_REQUIREMENTS_
Return only the lines running from the top of the entries to the line with "return node.outputs[0]", inclusive, exactly as written.

-------

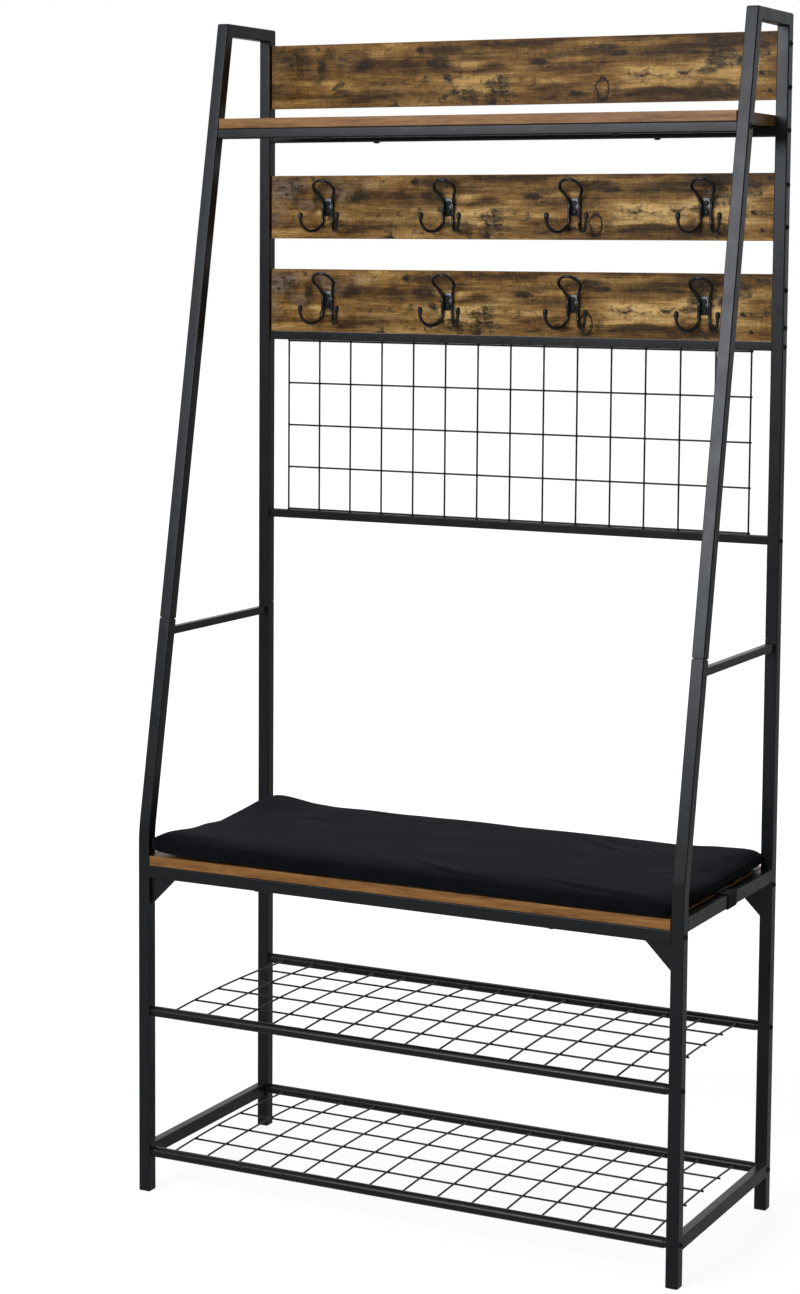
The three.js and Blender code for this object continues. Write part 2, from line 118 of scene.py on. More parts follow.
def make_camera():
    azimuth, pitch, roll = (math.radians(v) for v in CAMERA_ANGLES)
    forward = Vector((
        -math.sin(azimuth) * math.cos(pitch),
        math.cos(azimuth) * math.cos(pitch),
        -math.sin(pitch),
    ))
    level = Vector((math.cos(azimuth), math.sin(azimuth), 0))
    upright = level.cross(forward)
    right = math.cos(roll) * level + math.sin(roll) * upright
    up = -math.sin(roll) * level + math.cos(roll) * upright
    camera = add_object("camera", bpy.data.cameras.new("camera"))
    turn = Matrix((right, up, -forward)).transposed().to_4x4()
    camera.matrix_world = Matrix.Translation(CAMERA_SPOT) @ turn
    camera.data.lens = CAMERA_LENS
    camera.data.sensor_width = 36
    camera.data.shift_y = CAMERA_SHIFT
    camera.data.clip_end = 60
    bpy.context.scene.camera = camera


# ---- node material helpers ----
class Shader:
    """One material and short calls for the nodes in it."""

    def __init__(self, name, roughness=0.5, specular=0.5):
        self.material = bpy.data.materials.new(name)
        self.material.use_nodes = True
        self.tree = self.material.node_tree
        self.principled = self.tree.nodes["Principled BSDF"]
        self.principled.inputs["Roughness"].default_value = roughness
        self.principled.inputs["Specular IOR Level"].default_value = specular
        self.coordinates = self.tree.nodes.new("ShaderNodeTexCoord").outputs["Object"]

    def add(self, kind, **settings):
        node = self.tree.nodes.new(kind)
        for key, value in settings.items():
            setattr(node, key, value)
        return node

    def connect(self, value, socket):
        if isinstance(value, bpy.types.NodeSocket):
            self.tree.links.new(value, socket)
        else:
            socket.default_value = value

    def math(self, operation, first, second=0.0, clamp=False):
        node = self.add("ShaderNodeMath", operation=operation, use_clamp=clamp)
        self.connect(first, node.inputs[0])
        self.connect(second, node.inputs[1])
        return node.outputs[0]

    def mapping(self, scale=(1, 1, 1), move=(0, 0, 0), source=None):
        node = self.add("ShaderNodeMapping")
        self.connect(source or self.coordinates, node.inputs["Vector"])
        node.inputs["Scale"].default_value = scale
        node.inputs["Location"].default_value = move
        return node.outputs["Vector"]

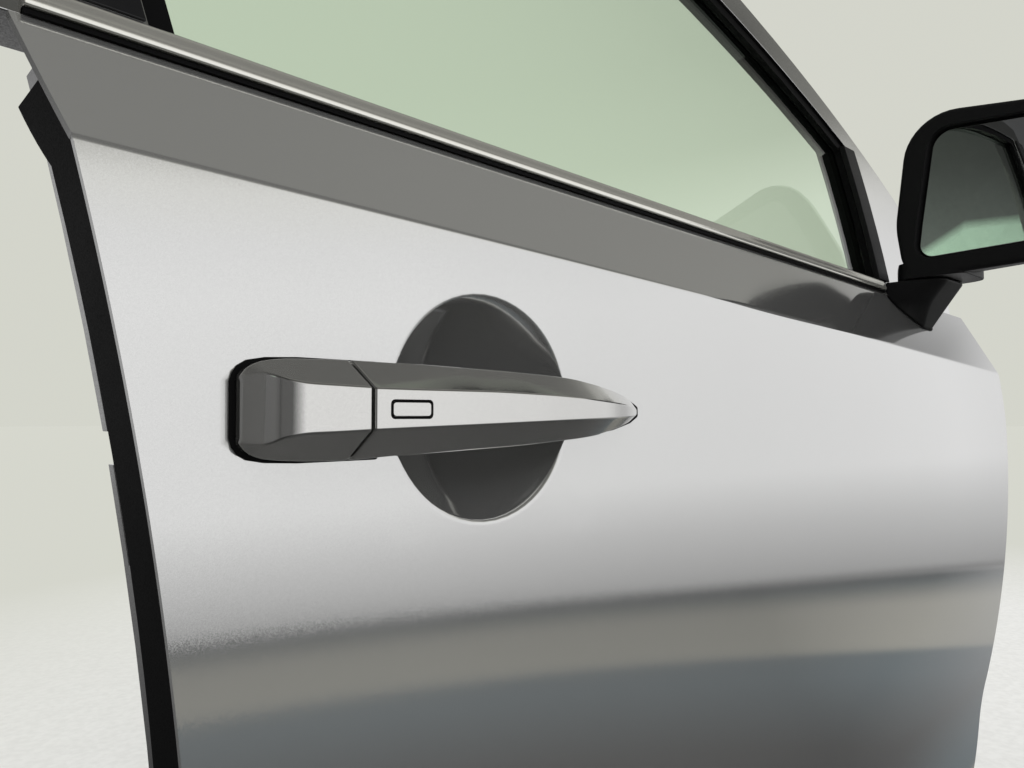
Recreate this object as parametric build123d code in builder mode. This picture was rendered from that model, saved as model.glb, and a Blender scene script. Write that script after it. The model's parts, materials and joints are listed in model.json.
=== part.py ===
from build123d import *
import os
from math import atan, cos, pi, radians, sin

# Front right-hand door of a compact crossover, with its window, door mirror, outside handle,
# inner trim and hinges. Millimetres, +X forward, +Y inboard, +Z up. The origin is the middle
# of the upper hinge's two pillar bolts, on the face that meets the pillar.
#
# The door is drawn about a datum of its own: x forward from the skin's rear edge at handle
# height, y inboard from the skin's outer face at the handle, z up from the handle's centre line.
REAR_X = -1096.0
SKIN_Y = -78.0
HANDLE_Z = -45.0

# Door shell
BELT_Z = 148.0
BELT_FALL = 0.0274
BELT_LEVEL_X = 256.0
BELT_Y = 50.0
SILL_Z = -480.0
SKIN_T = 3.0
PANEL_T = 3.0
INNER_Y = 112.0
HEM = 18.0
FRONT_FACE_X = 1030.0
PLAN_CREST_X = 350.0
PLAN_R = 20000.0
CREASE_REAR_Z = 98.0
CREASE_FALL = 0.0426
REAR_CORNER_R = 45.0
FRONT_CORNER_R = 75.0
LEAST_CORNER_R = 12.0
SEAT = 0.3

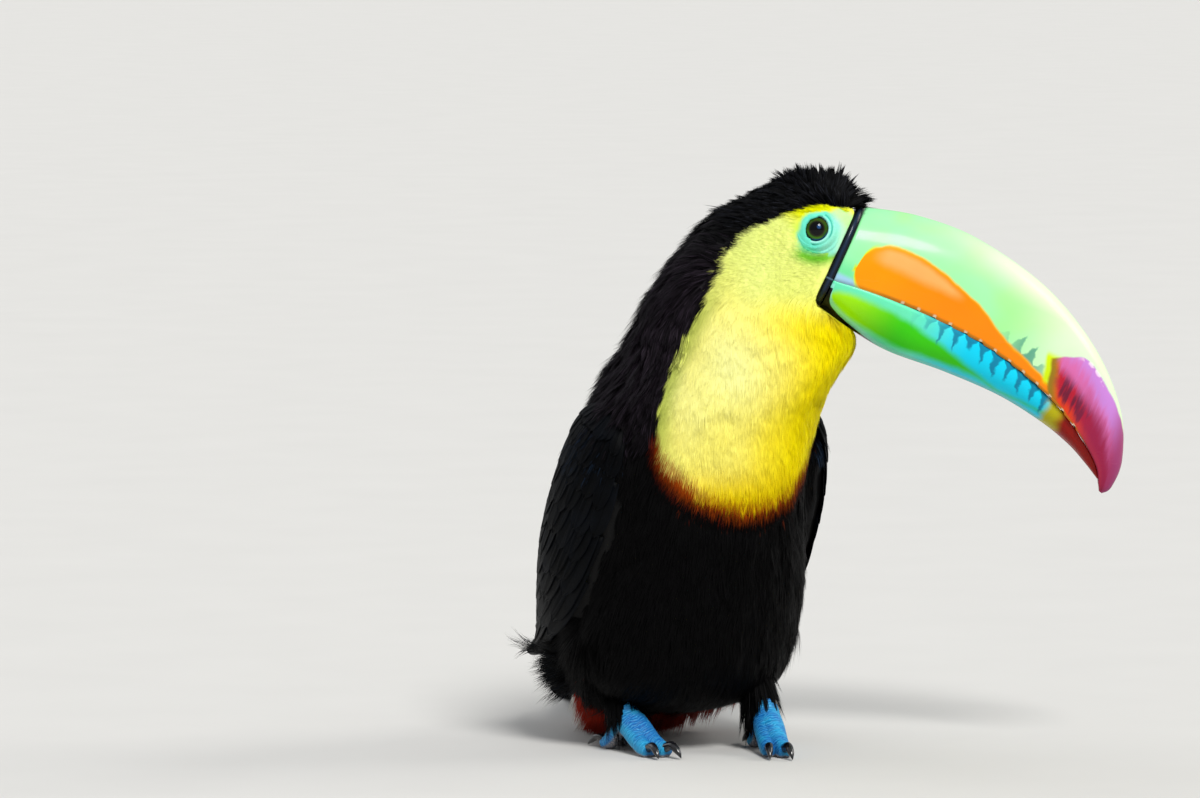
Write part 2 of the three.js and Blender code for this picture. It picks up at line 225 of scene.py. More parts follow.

-------

_WRITTEN ANSWER_
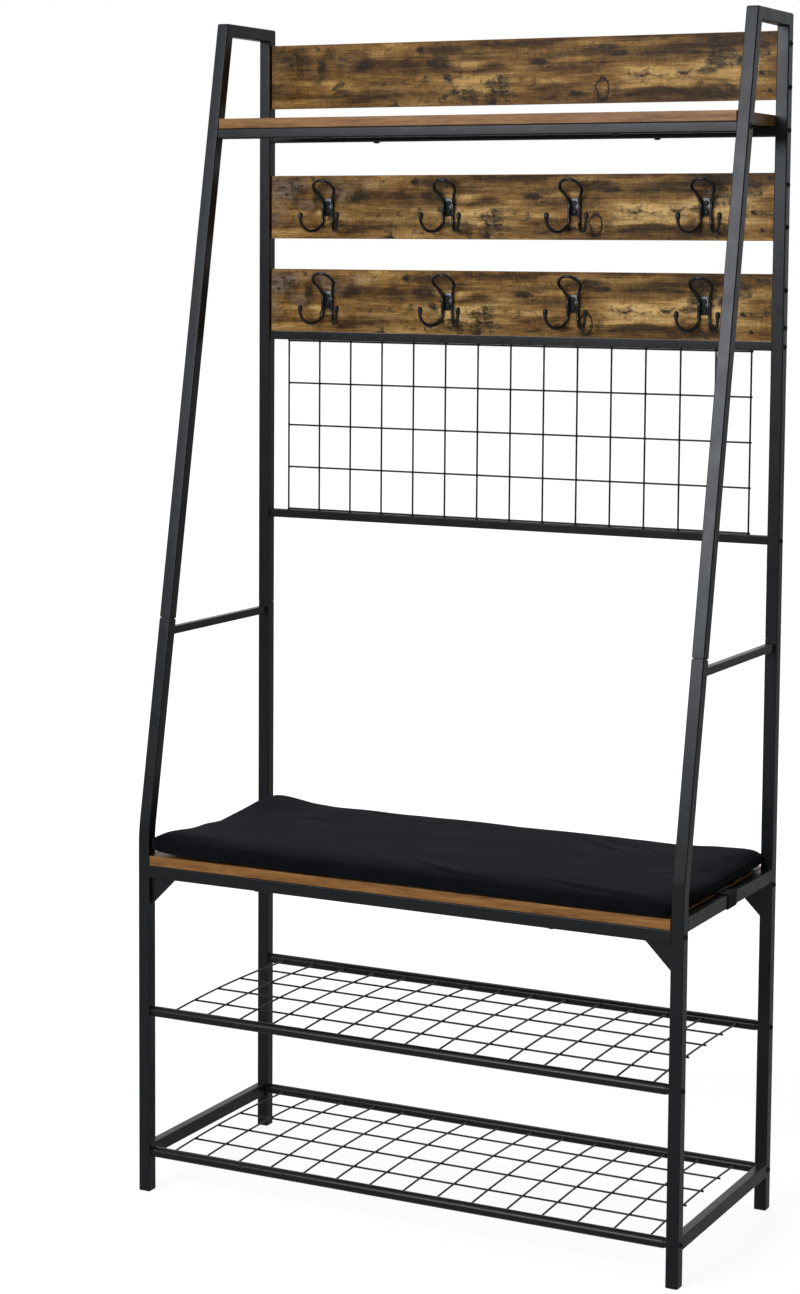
The three.js and Blender code for this object continues. Write part 2, from line 118 of scene.py on. More parts follow.
def make_camera():
    azimuth, pitch, roll = (math.radians(v) for v in CAMERA_ANGLES)
    forward = Vector((
        -math.sin(azimuth) * math.cos(pitch),
        math.cos(azimuth) * math.cos(pitch),
        -math.sin(pitch),
    ))
    level = Vector((math.cos(azimuth), math.sin(azimuth), 0))
    upright = level.cross(forward)
    right = math.cos(roll) * level + math.sin(roll) * upright
    up = -math.sin(roll) * level + math.cos(roll) * upright
    camera = add_object("camera", bpy.data.cameras.new("camera"))
    turn = Matrix((right, up, -forward)).transposed().to_4x4()
    camera.matrix_world = Matrix.Translation(CAMERA_SPOT) @ turn
    camera.data.lens = CAMERA_LENS
    camera.data.sensor_width = 36
    camera.data.shift_y = CAMERA_SHIFT
    camera.data.clip_end = 60
    bpy.context.scene.camera = camera


# ---- node material helpers ----
class Shader:
    """One material and short calls for the nodes in it."""

    def __init__(self, name, roughness=0.5, specular=0.5):
        self.material = bpy.data.materials.new(name)
        self.material.use_nodes = True
        self.tree = self.material.node_tree
        self.principled = self.tree.nodes["Principled BSDF"]
        self.principled.inputs["Roughness"].default_value = roughness
        self.principled.inputs["Specular IOR Level"].default_value = specular
        self.coordinates = self.tree.nodes.new("ShaderNodeTexCoord").outputs["Object"]

    def add(self, kind, **settings):
        node = self.tree.nodes.new(kind)
        for key, value in settings.items():
            setattr(node, key, value)
        return node

    def connect(self, value, socket):
        if isinstance(value, bpy.types.NodeSocket):
            self.tree.links.new(value, socket)
        else:
            socket.default_value = value

    def math(self, operation, first, second=0.0, clamp=False):
        node = self.add("ShaderNodeMath", operation=operation, use_clamp=clamp)
        self.connect(first, node.inputs[0])
        self.connect(second, node.inputs[1])
        return node.outputs[0]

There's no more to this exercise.